Saturday was the last of the thirty days. And I did indeed do thirty days straight of this thing. Every single day I changed into my exercise clothes, grabbed the hand weights, and did push ups and sit ups and jumping jacks and lunges and a whole hell of a lot of other things that actually hurt quite a bit. In a good way, though.

It kind of sucks, as you might imagine, because exercising always does--if you're not the type that really, truly enjoys it, that is, which I certainly am not--and if you're doing it every day, then that means you're doing something that sucks every day. But damn it all if this particular routine is not effective. It hurts, but it works. Or rather, it hurts, and that's why it works.

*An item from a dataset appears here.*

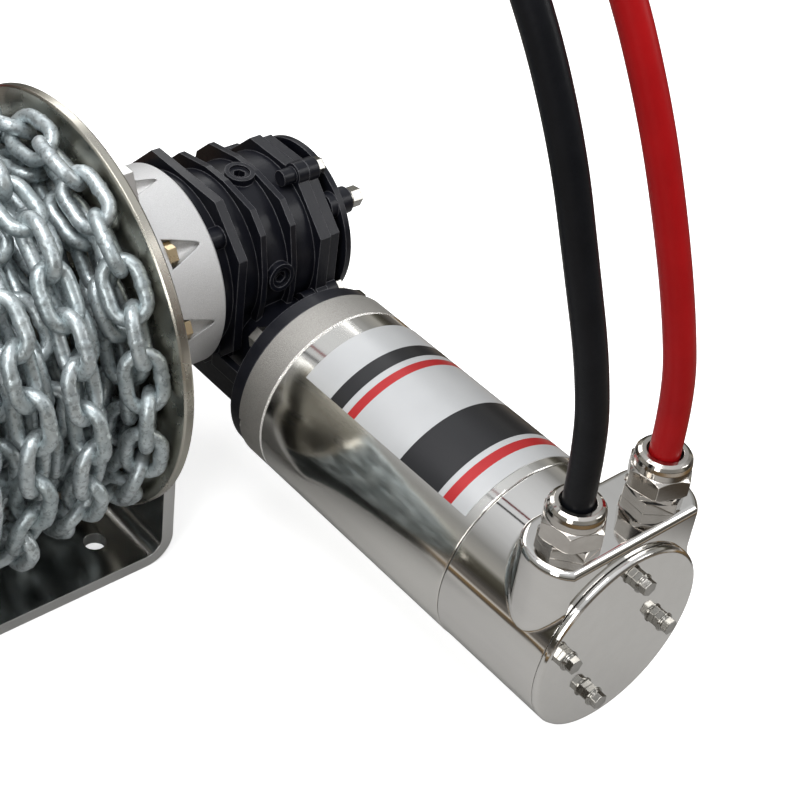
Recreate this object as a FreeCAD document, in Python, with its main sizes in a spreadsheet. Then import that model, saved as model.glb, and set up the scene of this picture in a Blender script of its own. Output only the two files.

I'm stronger. My clothes fit better. I don't look at all like Jillian Michaels, but then, I also don't eat like her. Her diet plan seems to consist of a lot of chicken breasts and vegan chili. If I lived on that, I would lose the will to live. So, not so much with the dieting. But even without that, there were results.

Incidentally, at least half of the credit for my perseverance has to go to A., who most days was locked in the dining room with our rampaging children so I could sweat in solitary misery in front of the TV in the living room*. The fact that I didn't have to give up my precious child-free minutes during the day to do this was a major (MAJOR) incentive.I have no doubt that if I had had to do it during naptime, there would have been days I, uh, didn't do it. So a round of applause to A.

I'm taking a break this week. And then I get to start on the other Jillian Michaels DVD I got, which is called, embarrassingly, Ripped in 30. Wish me luck. And wish A. luck too, for that matter. He'll need it more than I will.

* I have read accounts of people who actually do this DVD with their children present. I don't know what they drug their children with, but if I tried to do anything with my sons present that involves five-pound hand weights within grabbing distance and me down on the floor and hence vulnerable to attack . . . well, let's just say it would get real ugly, real fast.